Whereas, leading the Democrats in their opposition to civil rights
for African Americans was a member of the Democratic Party, Senator
Robert Byrd from West Virginia, who was a known recruiter for the Ku
Klux Klan.
Whereas, Democrats enacted and enforced Jim Crow laws and civil codes
that forced segregation and restricted freedoms of Black Americans in
the United States.
Whereas, on June 18, 2020, House Speaker Nancy Pelosi ordered the
removal from the Capitol portraits of four previous Speakers of the
House who served in the Confederacy, saying this these portraits ``set
back our Nation's work to confront and combat bigotry''; the men
depicted in the portraits were Democrat Robert M.T. Hunter, Democrat
Howell Cobb, Democrat James L. Orr, and Democrat Charles F. Crisp.
Resolved,
One, that the Speaker of the House of Representatives shall remove
any item that names, symbolizes, or mentions any political organization
or party that has ever held a public position that supported slavery or
the Confederacy, from any area within the House wing of the Capitol or
any House office building, and shall donate such item or symbol to the
Library of Congress.
Two, that any political organization or party that has ever held a
public position that supported slavery or the Confederacy shall either
change its name or be barred from participation in the House of
Representatives.
Madam Speaker, I yield back the balance of my time.
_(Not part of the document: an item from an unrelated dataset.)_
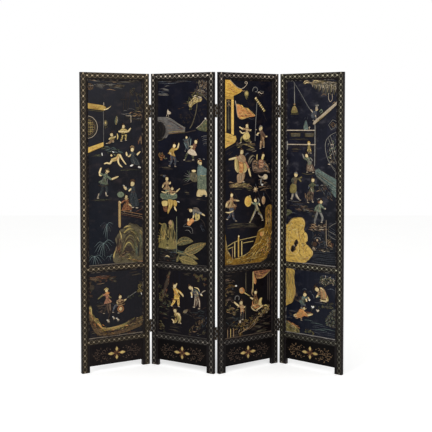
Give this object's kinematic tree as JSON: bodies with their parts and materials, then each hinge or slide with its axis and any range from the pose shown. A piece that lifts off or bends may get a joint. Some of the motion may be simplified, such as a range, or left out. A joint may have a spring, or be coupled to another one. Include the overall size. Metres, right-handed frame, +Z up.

The SPEAKER pro tempore. Under rule IX, a resolution offered from the
floor by a Member other than the majority leader or the minority leader
as a question of the privileges of the House has immediate precedence
only at a time designated by the Chair within 2 legislative days after
the resolution is properly noticed.
Pending that designation, the form of the resolution noticed by the
gentleman from Texas will appear in the Record at this point.
The Chair will not at this point determine whether the resolution
constitutes a question of privilege. That determination will be made at
the time designated for consideration of the resolution.